The nin.com website is totally gay. Who the hell designed that shit? First of all, it needs to have a black background, not white. Second of all, there should be some really awesome Flash on it, maybe one of those kickass things that says "Shoot the Monkey and Win an iPod". And of course there should be hot bikini babes on it. That would at least help liven up that boring "Access" section. Nobody gives a shit what Trent thinks about the state of music today. He should be answering manly questions like "How much beer can you chug in an hour?" and "Isn't American Chopper the most bitchin' show ever?" Fuck yeah!

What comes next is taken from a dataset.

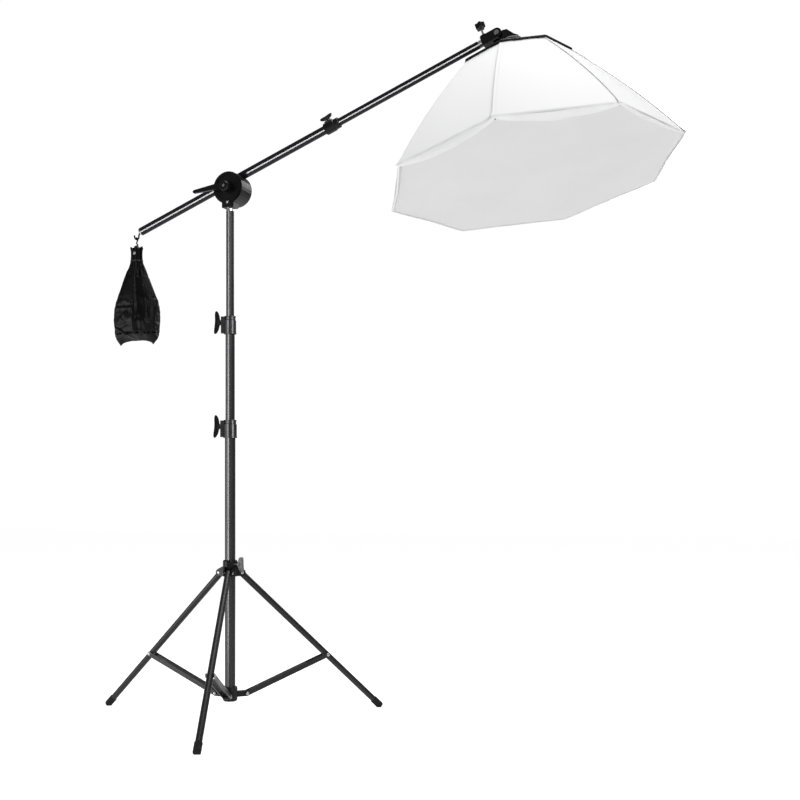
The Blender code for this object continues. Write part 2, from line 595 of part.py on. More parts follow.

As for "The Hand That Feeds," how could that song be made less embarrassing to listen to in front of your meathead jock friends? Well, let's look at the title. The title alone is extremely gay, what with its properly-spelled words and all. Spelling words wrong is a great way to say you're "hip" and "with it" (and straight). I recommend changing the title to "Da Handd Dat Feedzzz." That's a definite improvement, but it still might possibly seem gay to a few people. So let's add something to it to beef it up, but not in a gay way, of course. How about "Da Handd Dat Feedzzz (Budweiser Football Carmen Electra Motorcycles)!" Yeah! All right, now the title totally rocks, but the song itself is still pretty gay. Get rid of that pussy synth part, and replace it with a rockin' guitar solo. Actually, wait, no, fuck that. Guitar solos are kind of gay too. Just add some ridiculously downtuned power chords and a rap beat. It has to have a heavy rap beat so I can listen to it loudly in my car to impress potential mates. While we're at it, let's change the lyrics a little.
you're keeping in step
in the line
because you do
FUCK YEAH!!! ROCK!!! Yeah, congratulations, you're a dumb ass. lol.